How to learn.

  thospot 11:40 03 Feb 2007

I would like to learn about things 'computer' now and then.... With PCA Is there any facility in any of the forum's for someone to teach me about the different items that crop up from time to time. In non technical language...

For instance, I am looking on the Novatech website for a hard drive and there is several different ones that are identical in price and size, but there are differences and I would like to know what they are.. ATA, PATA, 8.9ms, 11ms, whats a 'cache' and probably other things..

This sort of thing crops up quite regularly in my life but I just let it all go by..

If I had a problem and needed help then I would go to the 'HELP' forum but not just to learn things....

I know I could search for all my answers with Google and the like but I have tried that and failed.. They assume you understand the abbreviated language..


  Meshuga 12:00 03 Feb 2007

I don`t know where you live but if it is in UK I would suggest that you visit your locl library and see if they have courses running for computer teaching. A lot of them do and are usually free. As you are already aware, this forum is basically to help with PC problems.

  thospot 12:18 03 Feb 2007

Thanks for the reply Meshuga...
I did once try a course at a college but it was much too formal for what I wanted... I'm too old now for special courses for MS Word and other ones they do plus I'm not interested... I would just like to learn about how to move around a computer with competance and understand what is going on.

  Pamy 12:29 03 Feb 2007

Read a few computer magazines including PC Adviser of course. Most have glosseries that explain the meaning of things. Read other peoples problems on the help pages and internet like these forums, Talk to other friends. Ask sales people at stores about them and what features they have and what they will do. There are many more ways to gain knowlede as I am sure others will advise you. There are web sites as well as Google that give detailed instructions about how to do different tasks.

  Stuartli 12:31 03 Feb 2007


click here

which will help you.

  vinnyT 12:32 03 Feb 2007

An easy way to find out what a term means is to google (or search engine of your choice).

Also, this site is worth bookmarking,click here, find out what any acronym, abbreviation, or initialism stands for.

Try putting the terms you asked about into the search box on the above site, it lists non pc TLAs (three letter acronym) as well, but it's usually obvious which is pc related and which is not.

If you still cannot find what you need, or need it explaining in greater (or lesser) detail, then try asking in the absolute beginners forum on this site.

There are no stupid questions, if you don't know, then ask.

Hope this helps.

  Pamy 12:37 03 Feb 2007

Posted after your reply to Meshuga, I see that you say the cooledge courses are too formal for you and you are not interested in learning to use Word or the other ones they do. Try looking for "Taster" courses on a particular subjest you are interested in, these are usually free and only last a few weeks. I did one last year on digital Photos, Just the basics of how to get them onto a computer and how to save them onto a CD.

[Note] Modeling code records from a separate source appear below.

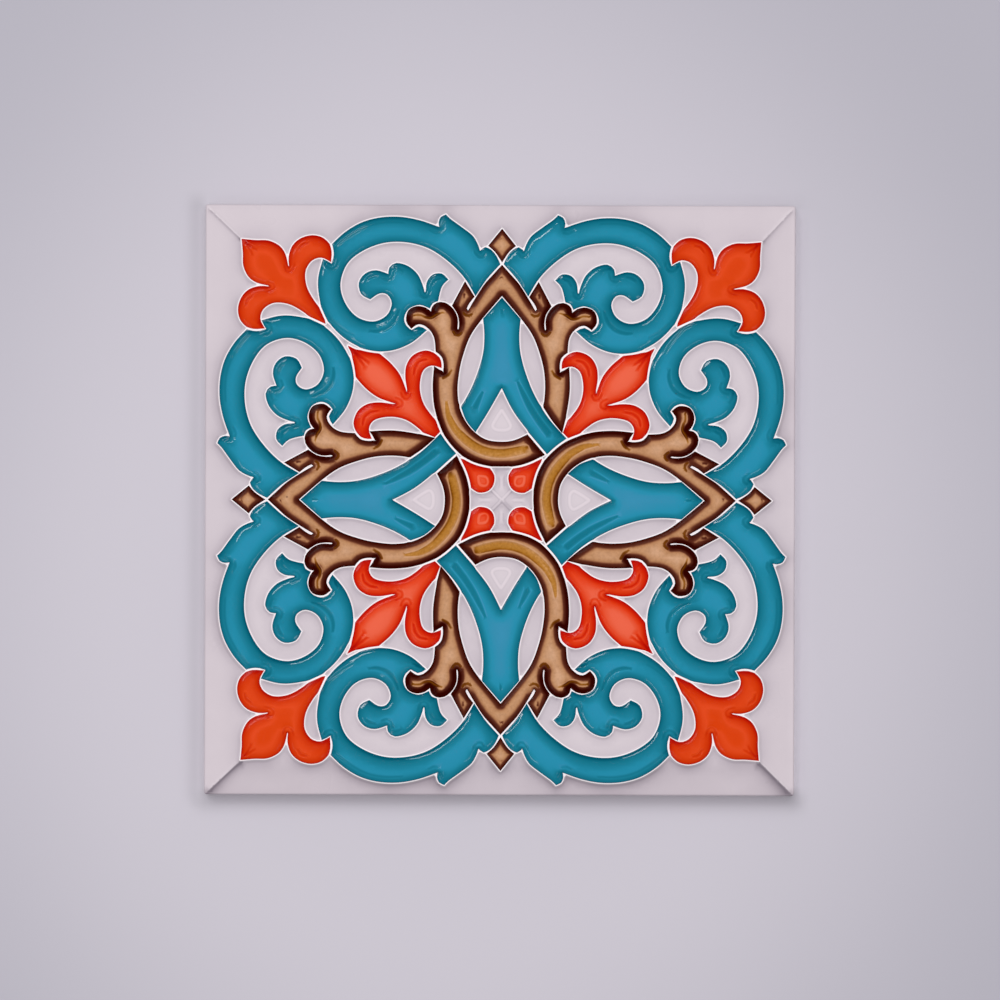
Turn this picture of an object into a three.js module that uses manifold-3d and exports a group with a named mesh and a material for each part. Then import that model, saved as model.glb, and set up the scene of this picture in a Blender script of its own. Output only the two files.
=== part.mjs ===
// Relief-moulded wall tile, one fired piece: a square slab with a gently hipped border, and an
// ornament of raised pads on its face. Millimetres, +Z up, back on z = 0, origin at the back's centre.

import * as THREE from 'three';
import { mergeVertices } from 'three/addons/utils/BufferGeometryUtils.js';
import Module from 'manifold-3d';

// Slab
const tileSide = 152;
const groundHeight = 8;        // level field inside the border
const rimHeight = 7.3;         // top of the slab at its outer edge
const borderWidth = 9.1;       // from the outer edge to the tips of the corner flowers
const rimRound = 0.7;          // chamfer between the border and the side walls
const backBevel = 0.6;         // chamfer round the back

// Raised ornament
const reliefRise = 1.1;        // top of the pads above the field
const shoulderRise = 0.55;     // where a pad's upright side ends and its chamfer starts
const chamferWidth = 0.5;
const padRoot = 1.5;           // depth of a pad's foot below the field, inside the slab
const longestMitre = 1.8;      // cap on the inset of a sharp tip, in chamfer widths

// Raised mitre lines on the border's four corners
const mitreRidgeRadius = 0.45;
const mitreRidgeInset = 1.2;   // from the corner of the slab to the end of the line

// The outlines below are drawn in the upper left of the face, for corner flowers that reach this far
// from both centre lines. Each is a list of runs: a run is a smooth curve through its points, and runs
// meet at corners.
const drawnReach = 66.9;

// Corner flower, from its outer tip to its base, on the upper side of the diagonal
const cornerFlowerHalf = [
    [[-66.9, 66.9], [-63.4, 66.6], [-60.2, 66.5], [-57.4, 65.2], [-55.9, 63.1], [-55.2, 60.3]],
    [[-55.2, 60.3], [-54.9, 59.7]],
    [[-54.9, 59.7], [-54.7, 60.3]],
    [[-54.7, 60.3], [-54.8, 62.4], [-53.9, 65.2], [-51.8, 67.1], [-48.8, 67.9], [-45.9, 67.1],
        [-44.2, 64.8], [-44.1, 61.3]],
    [[-44.1, 61.3], [-46.5, 62.4], [-49, 61.6], [-50.6, 59.2], [-50.7, 56.2], [-49.7, 53.2],
        [-47.2, 49.3]],
    [[-47.2, 49.3], [-46.4, 47.7], [-45.5, 45.5]],
];

// Inner flower, from its outer tip to its blunt base, on the upper side of the diagonal
const innerFlowerHalf = [
    [[-39.5, 39.5], [-37.5, 38.5], [-34.6, 37.9], [-31.6, 37.5]],
    [[-31.6, 37.5], [-28.8, 35.1], [-26.5, 32.1], [-25.1, 28.5]],
    [[-25.1, 28.5], [-24.7, 27.5]],
    [[-24.7, 27.5], [-24.5, 28.5]],
    [[-24.5, 28.5], [-24.9, 31.6], [-24.5, 34.7], [-22.7, 37.2], [-19.6, 38.3], [-17.1, 37.3],
        [-15.8, 34.1]],
    [[-15.8, 34.1], [-18.3, 34.7], [-20.4, 33.5], [-21.3, 31], [-21.4, 27.7], [-20.3, 24.2],
        [-17.3, 20.2]],
    [[-17.3, 20.2], [-16.8, 18.8], [-16.3, 17.6]],
];

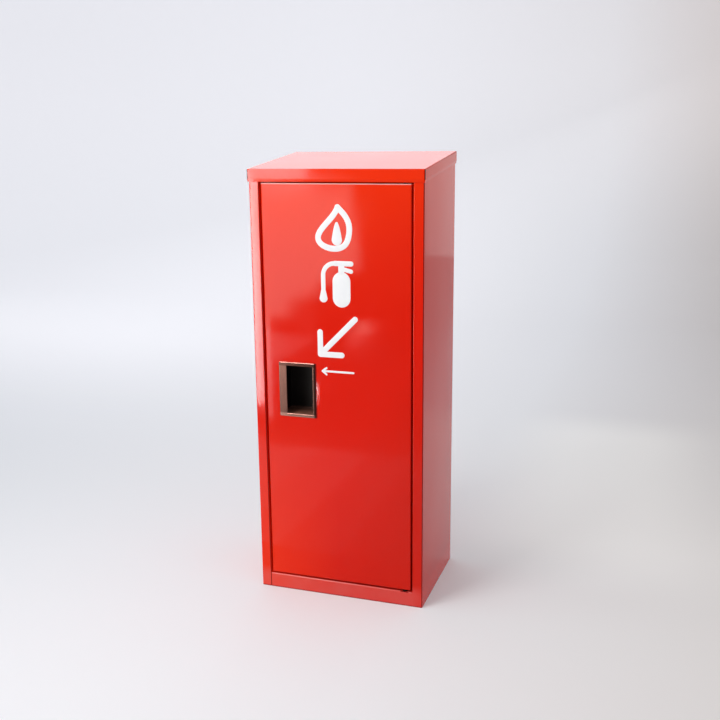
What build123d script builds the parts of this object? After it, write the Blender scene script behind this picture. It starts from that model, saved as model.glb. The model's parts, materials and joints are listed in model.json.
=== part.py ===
from build123d import *
import os
from math import atan, cos, sin

os.makedirs("parts", exist_ok=True)

# Fire extinguisher cabinet, folded from thin steel sheet, in millimetres.
# The origin is the middle of the footprint, on the floor.
# X runs to the right as one faces the door, Y runs from the door to the back, Z is up.

# Cabinet over its sheets
body_width = 250.0
body_depth = 176.0
front_height = 620.0
roof_rise = 20.0

# Sheet and its folds
sheet = 0.8
bend_inside = 0.8
bend_middle = bend_inside + sheet / 2
bend_outside = bend_inside + sheet

# Front frame
stile_width = 15.0
left_stile_fall = 0.4
rail_height = 22.0
return_depth = 16.0
stop_width = 12.0
seam_gap = 0.3
header_lap = 1.5
header_setback = 0.4
back_flange = 15.0
rail_rear_drop = 14.0

# Roof cap
roof_overhang = 1.5
lip_height = 17.5
drip_height = 4.0
drip_kick = 0.5
corner_slit = 0.5
cap_seat = 0.05

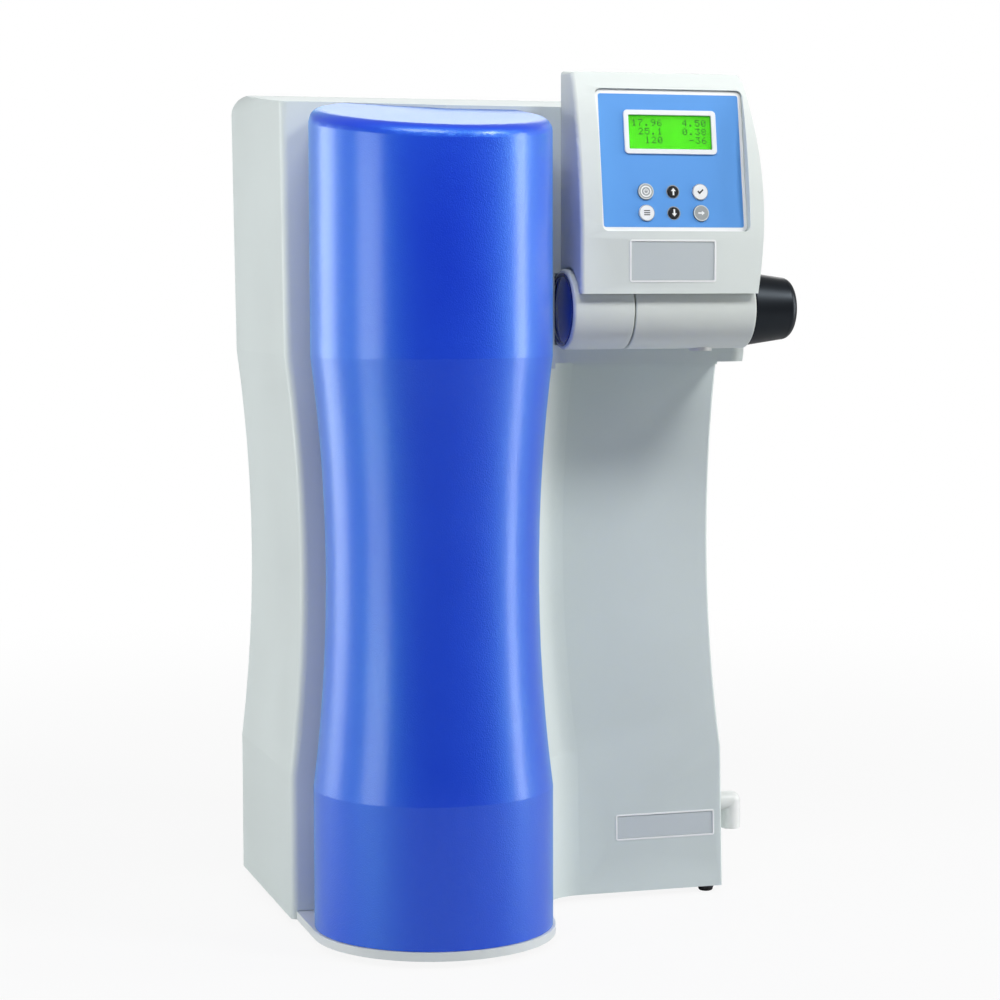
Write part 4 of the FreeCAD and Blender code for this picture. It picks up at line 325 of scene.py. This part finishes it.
def arrow(x, y, length, width, turn):
    """Plain arrow about a middle, turned from pointing up."""
    half, stem, neck = length / 2, width * 0.16, length * 0.06
    shape = [(-stem, -half), (stem, -half), (stem, neck), (width / 2, neck), (0, half),
             (-width / 2, neck), (-stem, neck)]
    cos, sin = math.cos(turn), math.sin(turn)
    return [(x + px * cos - py * sin, y + px * sin + py * cos) for px, py in shape]


def open_ring(x, y, outer, inner, gap, steps=32):
    """Ring with a gap at its top."""
    start, sweep = math.radians(90) + gap, math.tau - gap * 2
    angles = [start + sweep * step / steps for step in range(steps + 1)]
    return around(x, y, outer, angles) + around(x, y, inner, reversed(angles))


def tick(x, y, size):
    """Plain tick mark."""
    shape = [(-0.5, 0.02), (-0.34, 0.18), (-0.14, -0.04), (0.36, 0.42), (0.5, 0.26), (-0.14, -0.38)]
    return [(x + px * size, y + py * size) for px, py in shape]


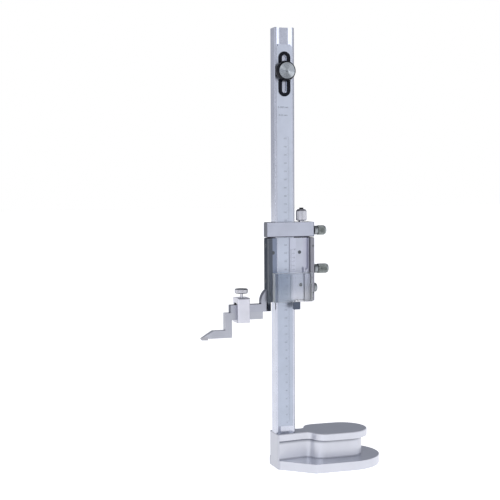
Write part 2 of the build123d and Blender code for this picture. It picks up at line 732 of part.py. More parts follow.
nodes = {
    "base": make_base(),
    "column": make_column(),
    "column_screws": [column_screw(x) for x in (-m6_x, m6_x)],
    "column_dowels": [rod(dowel_radius, (0, y, column_foot - dowel_half_length), UP, 2 * dowel_half_length)
                      for y in (-dowel_y, dowel_y)],
    "scale_clamp_insert": insert,
    "main_scale": make_main_scale(),
    "scale_slot_bezel": make_bezel(),
    "scale_clamp_knob": knob,
    "scale_clamp_face": knob_face,
    "scale_clamp_stud": stud,
    "scale_clamp_washer": washer,
    "slider_body": make_slider_body(),
    "slider_back_cover": make_back_cover(),
    "back_cover_screws": back_screws(cover_screw_places),
    "slider_side_plate": make_side_plate(),
    "side_plate_screws": [side_screw(y, z) for y, z in side_screw_places],
    "keeper_strip": make_keeper_strip(),
    "keeper_screws": [front_screw(x, strip_front, z) for x, z in strip_screw_places],
    "gib": make_gib(),
    "gib_adjuster": make_gib_adjuster(),
    "vernier_plate": make_vernier_plate(),
    "vernier_screws": [front_screw(x, vernier_front, z) for x, z in vernier_screw_places],
    "lens_rail_left": make_rail(left_rail_x(), 1),
    "lens_rail_right": make_rail(right_rail_x(), -1),
    "rail_screws": [small_screw((rail_screw_x(x, inward), rail_front, z), BACK)
                    for x, inward in ((left_rail_x(), 1), (right_rail_x(), -1)) for z in rail_screw_places],
    "feed_nut": make_feed_nut(),
    "slider_lock_pad": rod(lock_radius, (gib_right, lock_y, slider_lock_z), RIGHT, pad_thick),
    "slider_lock_screw": make_lock_screw(slider_lock_z, slider_lock_end, lock_nose),
    "feed_carriage": make_carriage(),
    "carriage_front_plate": make_front_plate(),
    "carriage_back_plate": make_carriage_back(),
    "carriage_plate_screws": back_screws(carriage_screw_places),
    "carriage_lock_pad": rod(lock_radius, (gib_left, lock_y, carriage_lock_z), RIGHT, carriage_nose - gib_left),
    "carriage_lock_screw": make_lock_screw(carriage_lock_z, carriage_lock_end, carriage_nose),
    "feed_knob": make_feed_knob(),
    "feed_screw": make_feed_screw(),
    "feed_collar": make_feed_collar(),
    "magnifier_lens": make_lens(),
    "lens_tab": make_lens_tab(),
    "scriber": make_scriber(),
    "scriber_tip": make_scriber_tip(),
    "scriber_clamp": make_scriber_clamp(),
    "clamp_screw": make_clamp_screw(),
    "clamp_pad": make_clamp_pad(),
}

os.makedirs("parts", exist_ok=True)
for name, shape in nodes.items():
    solids = shape if isinstance(shape, list) else [shape]
    solids = [solid for item in solids for solid in item.solids()]
    export_step(solids[0] if len(solids) == 1 else Compound(children=solids), f"parts/{name}.step")
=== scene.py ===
import json
from math import atan2, ceil, cos, pi, radians, sin, tan

import bpy
from mathutils import Matrix, Vector


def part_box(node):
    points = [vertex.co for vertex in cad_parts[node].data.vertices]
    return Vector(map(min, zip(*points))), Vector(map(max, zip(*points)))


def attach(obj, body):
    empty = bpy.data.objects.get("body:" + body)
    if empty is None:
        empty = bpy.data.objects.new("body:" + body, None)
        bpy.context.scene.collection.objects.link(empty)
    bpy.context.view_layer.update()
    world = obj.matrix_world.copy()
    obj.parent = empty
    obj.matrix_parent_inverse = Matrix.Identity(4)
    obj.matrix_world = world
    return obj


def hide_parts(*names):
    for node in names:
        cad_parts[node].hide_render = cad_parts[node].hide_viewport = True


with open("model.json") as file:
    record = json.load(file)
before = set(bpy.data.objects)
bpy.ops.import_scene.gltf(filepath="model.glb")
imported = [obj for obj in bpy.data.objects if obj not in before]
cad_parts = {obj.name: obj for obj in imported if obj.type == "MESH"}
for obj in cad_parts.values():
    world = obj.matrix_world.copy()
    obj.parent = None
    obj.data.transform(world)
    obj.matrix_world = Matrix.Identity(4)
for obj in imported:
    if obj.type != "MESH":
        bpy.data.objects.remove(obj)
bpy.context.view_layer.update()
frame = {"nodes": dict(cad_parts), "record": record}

mm = 0.001
along_x = (0.06, 1, 1)          # stretches a noise along X
along_z = (1, 1, 0.06)
front = (0, -1, 0)
right = (1, 0, 0)
up = (0, 0, 1)

# ---- places on the instrument -----------------------------------------------------------
scale_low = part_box("main_scale")[0]
tip_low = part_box("scriber_tip")[0]
rail_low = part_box("lens_rail_right")[0]
body_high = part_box("slider_body")[1]
column_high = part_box("column")[1]
vernier_low, vernier_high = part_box("vernier_plate")
front_plate_low, front_plate_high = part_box("carriage_front_plate")
vernier_bevel = 7.8 * mm        # width of the vernier plate's sloping face
vernier_flat = vernier_low.x + vernier_bevel

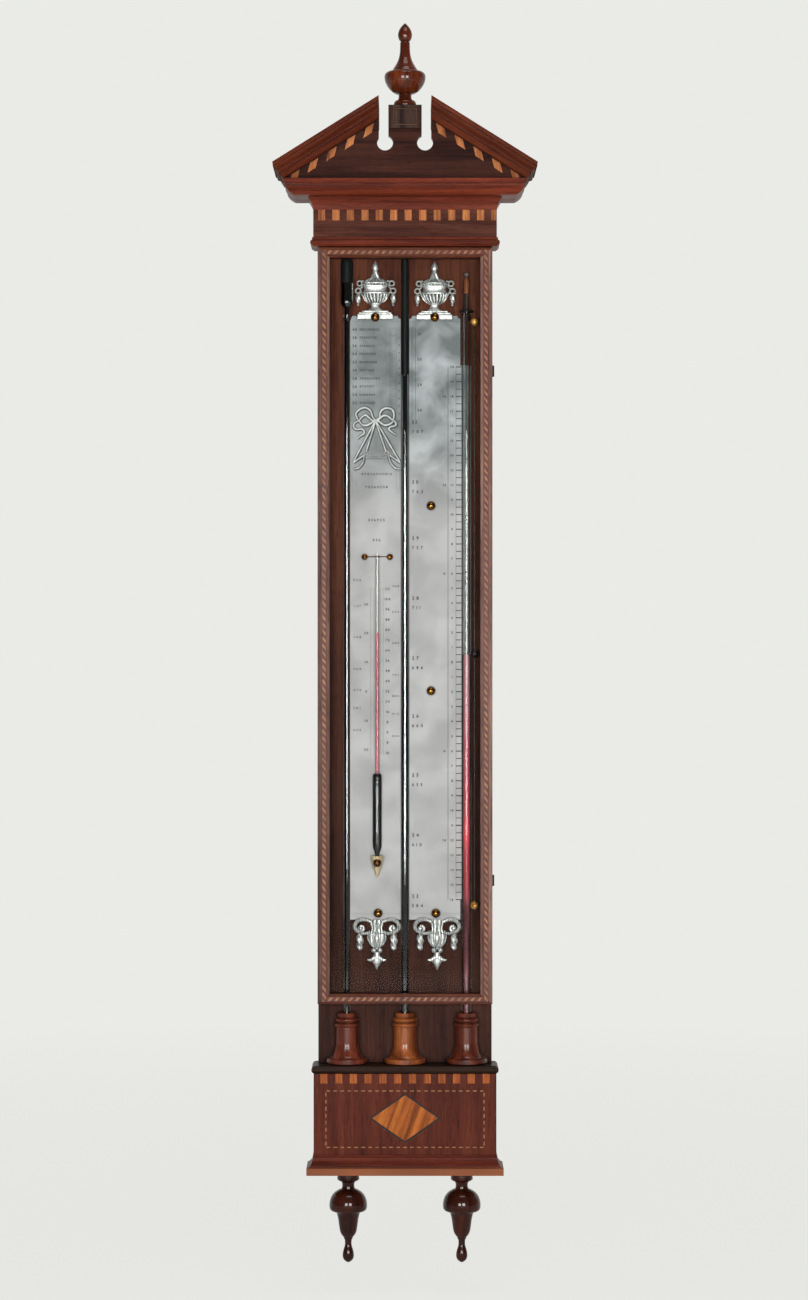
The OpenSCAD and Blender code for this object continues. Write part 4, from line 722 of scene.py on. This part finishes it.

  thospot 12:39 03 Feb 2007

Thanks for your advise Pamy but I have been reading the PCA help columns for a few years now and I have managed to get to where I am now because of it..

The glosseries you mention are probably just as bad as the rest of the computer world for using technical abbreviations to explain things.. I have found that most of the 'explaining' bits in mags and other things tend not to be able to come down to a non-technical level..

Even my family will not let me talk about computers because they know that is all I want to talk about. They just get fed up with me....

  Pamy 12:43 03 Feb 2007

Do you have any younger (Grandchildren for instance) friends that have computers that you could perhaps get to gether with and talk computers together? Any computer clubs to got to near you?

  thospot 12:48 03 Feb 2007

Well, thanks for your suggestions but not much help I'm afraid....

To ask Google or acronym sites aren't good enough because usually there are too many of these things to find out about and by the time I have looked up one set of abbreiviations I have totally lost the thread of what I am trying to do..

Perhaps I am too thick now for this stuff...

I will certainly try to find a 'general' type of course to go to... Thanks

  spuds 12:52 03 Feb 2007

I notice that you have already mentioned Google, but in all fairness there is a whole world of experience and tutorials available.

When you do a Google search, try as many variation of a title that you can think possible. A simple change like HP Printer to Printers HP can bring a total different response. Only the other day, I had a printer problem, and an hour later doing various Google searches, and changing a few keywords, brought a vast wealth of very informative websites.

If you have a local library, then that can be a wealth of information on topics regarding computers. Training courses for the older person are getting more difficult due to government finance support cutbacks. My local community centre had various courses at various levels running every day for the past few years. They no longer provide this service, because there appears to be no funding available. Shame to see a service for the community being closed down and very good facilities and equipment being mothballed.One other source for help and advice is Age Concern. In my hometown, Age Concern have some very good computer facilities for people interested in expanding their knowledge of computers and IT issues.